I’ve been dabbling away at some different writing projects. The following is a fragment from a pseudo memoir that isn’t taking shape in the way I thought. It came to my mind, though, because Anglicans around the world are thinking about Leaving Home, as we did, and might be wondering what it feels like. This is alternately called in my mind, “What Will We Take With Us?”

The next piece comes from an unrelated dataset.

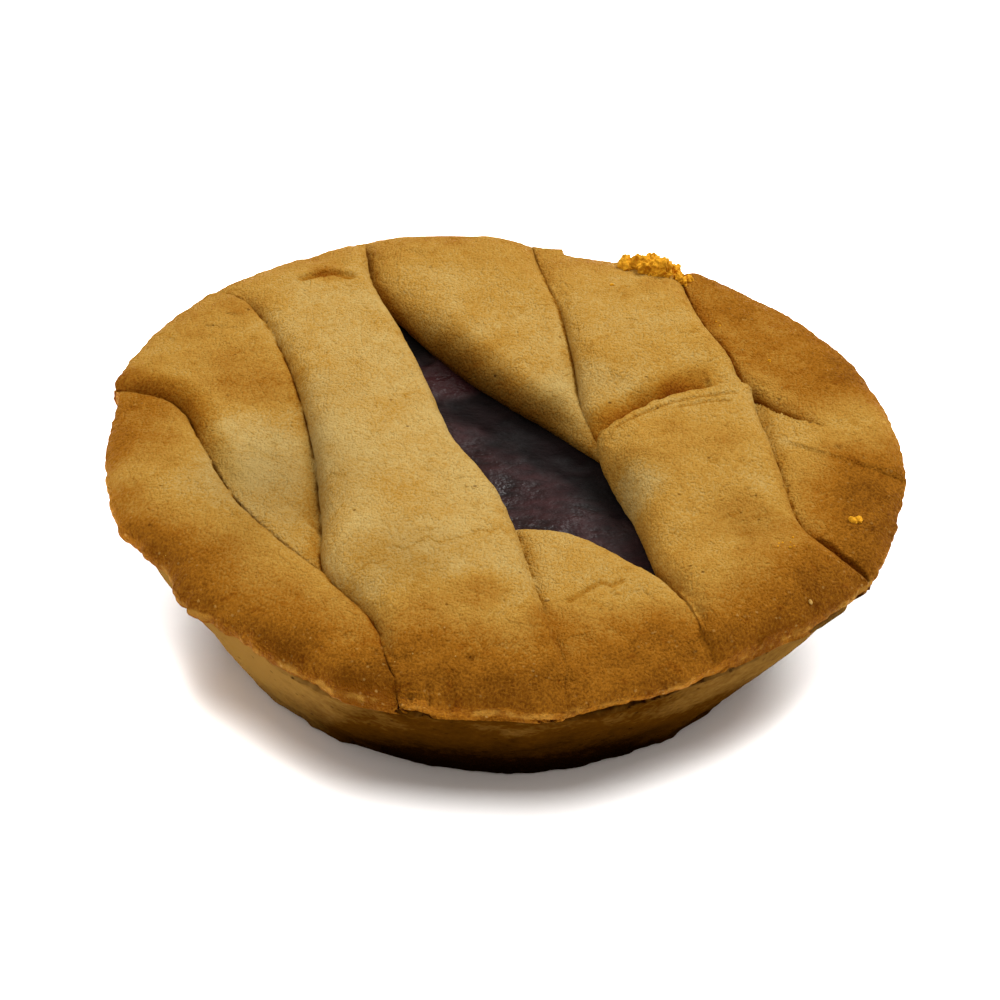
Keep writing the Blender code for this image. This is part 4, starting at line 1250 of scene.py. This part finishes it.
class SetStage(bpy.types.Operator):
    """Makes the floor, the lights and the camera."""

    bl_idname = "crostata.set_stage"
    bl_label = "Stage"

    def execute(self, context):
        scene = context.scene
        bm = bmesh.new()
        bmesh.ops.create_grid(bm, x_segments=1, y_segments=1, size=scene.crostata_sizes.floor)
        floor = as_mesh("floor", bm)
        floor.data.materials.append(floor_finish("pale_floor", scene.crostata_colours.floor))

        pieces = [o for o in bpy.data.objects if o.type == "MESH" and o != floor]
        pastry = collect("pastry", pieces)
        ground = collect("ground", [floor])
        for light in PASTRY_LIGHTS:
            add_light(*light, pastry)
        for light in FLOOR_LIGHTS:
            add_light(*light, ground)
        world = bpy.data.worlds.new("soft_room")
        world.use_nodes = True
        background = world.node_tree.nodes["Background"]
        background.inputs["Color"].default_value = rgba(ROOM_COLOUR)
        background.inputs["Strength"].default_value = ROOM_STRENGTH
        scene.world = world
        scene.view_settings.view_transform = "Standard"

        camera = bpy.data.cameras.new("camera")
        camera.lens = CAMERA_LENS
        camera.sensor_width = CAMERA_SENSOR
        camera.clip_start = CAMERA_NEAREST
        seen = bpy.data.objects.new("camera", camera)
        seen.location = CAMERA_PLACE
        looks = Vector(CAMERA_AIM) - Vector(CAMERA_PLACE)
        turn = looks.to_track_quat("-Z", "Y").to_matrix() @ Matrix.Rotation(CAMERA_ROLL, 3, "Z")
        seen.rotation_euler = turn.to_euler()
        scene.collection.objects.link(seen)
        scene.camera = seen
        return {"FINISHED"}


# The camera: half a metre from the pastry, 36 degrees above the table, rolled by under 2 degrees
CAMERA_PLACE = (0.0, -0.40278, 0.30830)
CAMERA_AIM = (0.00008, 0.00178, 0.01441)
CAMERA_ROLL = np.radians(1.88)
CAMERA_LENS = 142.0
CAMERA_SENSOR = 36.0
CAMERA_NEAREST = 0.01

# The lights, each on the pastry or on the floor alone: place, aim, size, power and colour
WHITE = (1, 1, 1)
PASTRY_LIGHTS = (
    ("key_softbox", (0.36, 0.40, 0.60), (0, 0, 0.02), 0.34, 6.1, WHITE),
    ("pastry_dome", (0, 0.05, 1.2), (0, 0, 0), 2.4, 15.6, WHITE),
    ("fill_softbox", (-0.75, -0.30, 0.45), (0, 0, 0.02), 0.7, 3.3, WHITE),
)
FLOOR_LIGHTS = (
    ("floor_key", (0.03, -0.50, 1.10), (0, 0, 0), 0.36, 20.5, WHITE),
    ("floor_left", (-0.42, 0.74, 0.85), (0, 0, 0), 0.40, 19.0, WHITE),
    ("floor_right", (0.55, 0.65, 0.85), (0, 0, 0), 0.40, 19.0, WHITE),
    ("floor_dome", (0, 0, 1.2), (0, 0, 0), 5.0, 78.0, (1.0, 0.90, 0.84)),
)
ROOM_COLOUR = (1.0, 0.82, 0.66)
ROOM_STRENGTH = 0.20


class CrostataPanel(bpy.types.Panel):
    """Lists the steps that bake the crostata."""

    bl_idname = "VIEW3D_PT_crostata"
    bl_label = "Crostata"
    bl_space_type = "VIEW_3D"
    bl_region_type = "UI"
    bl_category = "Crostata"

    def draw(self, context):
        for step in STEPS:
            self.layout.operator(step.bl_idname)


STEPS = (BakeCase, PourJam, LayLattice, ScatterCrumbs, SetStage)
CLASSES = (CrostataSizes, CrostataColours, *STEPS, CrostataPanel)


def register():
    """Adds the classes and the properties that hold the sizes and colours."""
    for cls in CLASSES:
        bpy.utils.register_class(cls)
    bpy.types.Scene.crostata_sizes = PointerProperty(type=CrostataSizes)
    bpy.types.Scene.crostata_colours = PointerProperty(type=CrostataColours)


def unregister():
    """Takes them away again."""
    del bpy.types.Scene.crostata_sizes
    del bpy.types.Scene.crostata_colours
    for cls in reversed(CLASSES):
        bpy.utils.unregister_class(cls)


def main():
    """Builds every piece in order."""
    register()
    bpy.ops.crostata.bake_case()
    bpy.ops.crostata.pour_jam()
    bpy.ops.crostata.lay_lattice()
    bpy.ops.crostata.scatter_crumbs()
    bpy.ops.crostata.set_stage()


if __name__ == "__main__":
    main()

Emma danced and twirled in a princess dress, one of those awful Target Disney items that tear easily but can never perish. She paused and then twirled her little sister. The boys were wearing Spiderman Costumes. I had just walked in and plunked my fat purse down on some chair piled high with junk that needed to be sorted and put away, somewhere. Except that there wasn’t any somewhere left. For months we’d been flinging stuff we didn’t know what to do with into the basement. Once a dim comfortable bedroom with a proper bed and desk, now a cavern of discarded junk, the basement was a true testament of our belief that we would definitely lose.
In 2003, sitting in a sunlit high brow Starbucks on the San Antonio River Walk, the computer open–one of those old one’s you have to lug around with you looking for an outlet and shoving an internet hot spot card into its various crevices, hitting refresh on Titusonenine over and over and over and over–we saw the depressing, but completely expected, headline that Gene Robinson’s election as bishop of New Hampshire had been ratified by the General Convention of the Episcopal Church. Clergy, Lay Delegates, Bishops. All the houses had accepted his election.
And from that moment on we were walking the way to this second moment, where I flung my purse down and plunked into a chair. Matt waved the white fluttering court order letting us know we had to get out of this house and out of this church as soon as we could do it.
“They can come take the keys if they want,” said Matt, as I read it over. “We’ve lost everything–both buildings, all the money, everything.”
But not everything. We sat watching the children twirl. “There’s plenty of stuff in the basement we won’t be able to convince them to take,” I said, or thought. When you lose ‘everything’ that just means you have to pack, because some of the things have to go with you.
I fixed the children’s twirling and laughing into the back of my mind’s eye. I’ll take that, I thought. That, I will keep. And I have. Because when you lose everything, it’s just some of the things.